SOURCE MATERIAL =
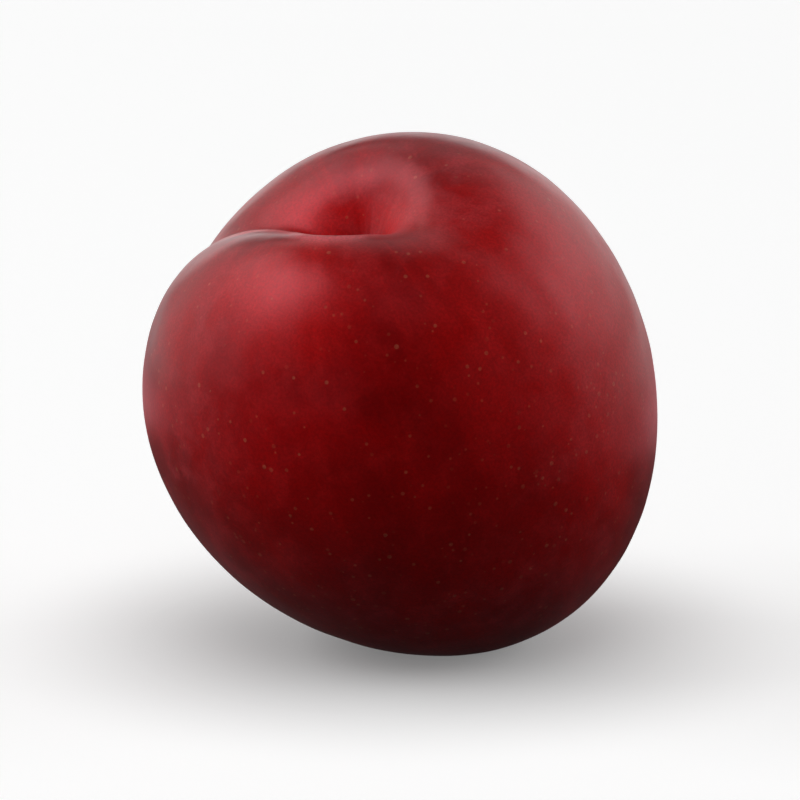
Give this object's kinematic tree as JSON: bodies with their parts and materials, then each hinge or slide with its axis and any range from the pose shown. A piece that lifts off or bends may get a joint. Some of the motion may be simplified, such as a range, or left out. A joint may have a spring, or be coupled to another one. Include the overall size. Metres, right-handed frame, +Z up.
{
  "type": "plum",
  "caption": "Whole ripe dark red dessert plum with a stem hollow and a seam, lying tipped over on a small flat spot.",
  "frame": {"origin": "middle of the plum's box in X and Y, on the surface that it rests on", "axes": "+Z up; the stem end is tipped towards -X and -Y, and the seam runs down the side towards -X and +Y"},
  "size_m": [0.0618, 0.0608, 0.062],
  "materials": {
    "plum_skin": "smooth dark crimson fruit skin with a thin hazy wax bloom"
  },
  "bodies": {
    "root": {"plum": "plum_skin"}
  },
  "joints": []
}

PROBLEM DESCRIPTION = Would you reproduce the material above in full, exactly as given?

RESULT OF THE TASK =
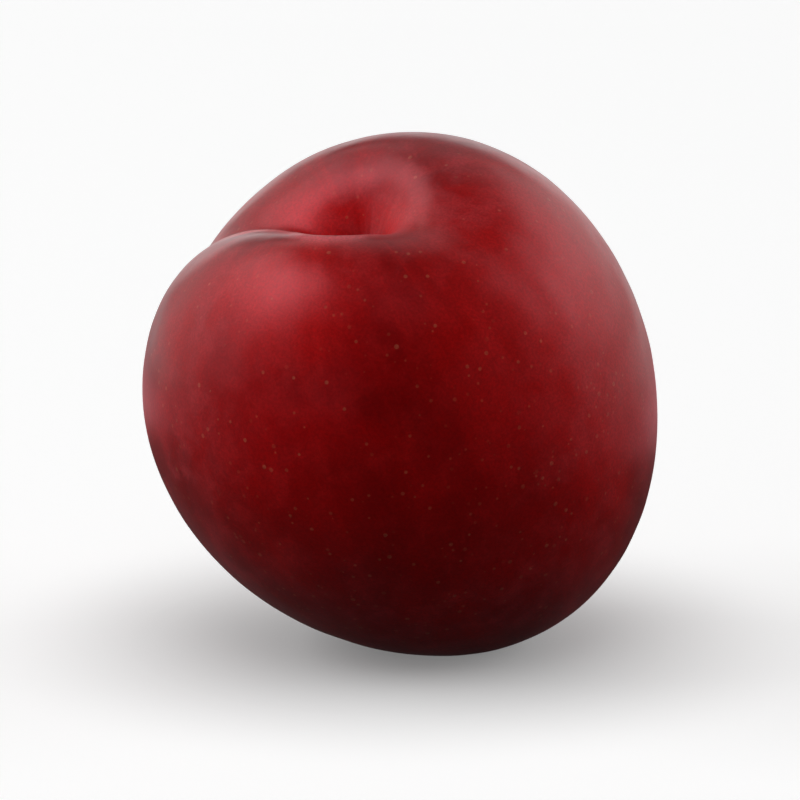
Give this object's kinematic tree as JSON: bodies with their parts and materials, then each hinge or slide with its axis and any range from the pose shown. A piece that lifts off or bends may get a joint. Some of the motion may be simplified, such as a range, or left out. A joint may have a spring, or be coupled to another one. Include the overall size. Metres, right-handed frame, +Z up.
{
  "type": "plum",
  "caption": "Whole ripe dark red dessert plum with a stem hollow and a seam, lying tipped over on a small flat spot.",
  "frame": {"origin": "middle of the plum's box in X and Y, on the surface that it rests on", "axes": "+Z up; the stem end is tipped towards -X and -Y, and the seam runs down the side towards -X and +Y"},
  "size_m": [0.0618, 0.0608, 0.062],
  "materials": {
    "plum_skin": "smooth dark crimson fruit skin with a thin hazy wax bloom"
  },
  "bodies": {
    "root": {"plum": "plum_skin"}
  },
  "joints": []
}